The generated test fails because the test has place holders. Look the generated test:

class TestXml < Test::Unit::TestCase
  include Helper

  def setup
    @decomposer = ChupaText::Decomposers::Xml.new({})
  end

  sub_test_case("decompose") do
    def decompose(input_body)
      data = ChupaText::Data.new
      data.mime_type = "text/xml"
      data.body = input_body

      decomposed = []
      @decomposer.decompose(data) do |decomposed_data|
        decomposed << decomposed_data
      end
      decomposed
    end

    def test_body
      input_body = "TODO (input)"
      expected_text = "TODO (extracted)"
      assert_equal([expected_text],
                   decompose(input_body).collect(&:body))
    end
  end
end

test_body has TODO codes as place holder:

# ...
    def test_body
      input_body = "TODO (input)"
      expected_text = "TODO (extracted)"
      assert_equal([expected_text],
                   decompose(input_body).collect(&:body))
    end
# ...

Fill the TODO by test XML and expected result:

# ...
    def test_body
      input_body = <<-XML
<root>
  Hello <em>&amp;</em> World!
</root>
      XML
      expected_text = "Hello & World!"
      assert_equal([expected_text],
                   decompose(input_body).collect(&:body))
    end
# ...

Run test again:

% rake
/usr/bin/ruby2.0 test/run-test.rb
Loaded suite .
Started
.

Finished in 0.000915172 seconds.

1 tests, 1 assertions, 0 failures, 0 errors, 0 pendings, 0 omissions, 0 notifications
100% passed

1092.69 tests/s, 1092.69 assertions/s

The test is passed!

You can release the generator by the following command. It requires an account on https://rubygems.org/.

% rake release

Can you understand how to create a new decomposer?

API reference

data

Both of target? and decompose receives an argument data. It is a ChupaText::Data instance or an instance of its sub class. You need to see the API reference manual just for ChupaText::Data. You don't use sub class specific API. It is not portable.

target?

target? should return true or false.
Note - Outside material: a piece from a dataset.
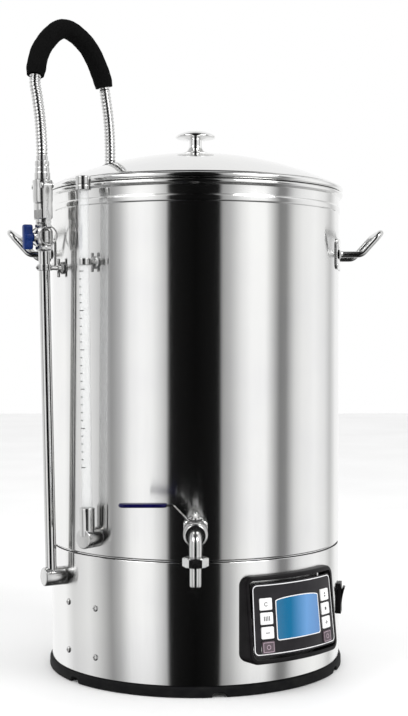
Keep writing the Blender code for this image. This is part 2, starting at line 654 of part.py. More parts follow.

The decomposer should return true if the decomposer can decompose received data, false otherwise.

decompose

decompose decomposes input data and yield extracted text data or decomposed other type data. decompose can yield zero or more times.

Here is a template code to yield extracted text data:

def decompose(data)
  text = extract_text(data)
  text_data = ChupaText::TextData.new(text)
  # text_data["meta-data1"] = meta_data_value1
  # text_data["meta-data2"] = meta_data_value2
  # ...
  yield(text_data)
end

See lib/chupa-text/decomposers/csv.rb as an example of extracting text data.

Here is a template code to yield other type data:

def decompose(data)
  entries = decompose_archive(data)
  entries.each do |entry|
    path = entry.path
    if entry.respond_to?(:read)
      # The input must have "read" method.
      input = entry
    else
      # If the entry doesn't have "read" method, wrap String data
      # by StringIO.
      input = StringIO.new(entry.data)
    end
    decomposed_data = ChupaText::VirtualFileData.new(path, input)
    decomposed_data.source = data
    yield(decomposed_data)
  end
end

See lib/chupa-text/decomposers/tar.rb as an example of decomposing to other type data.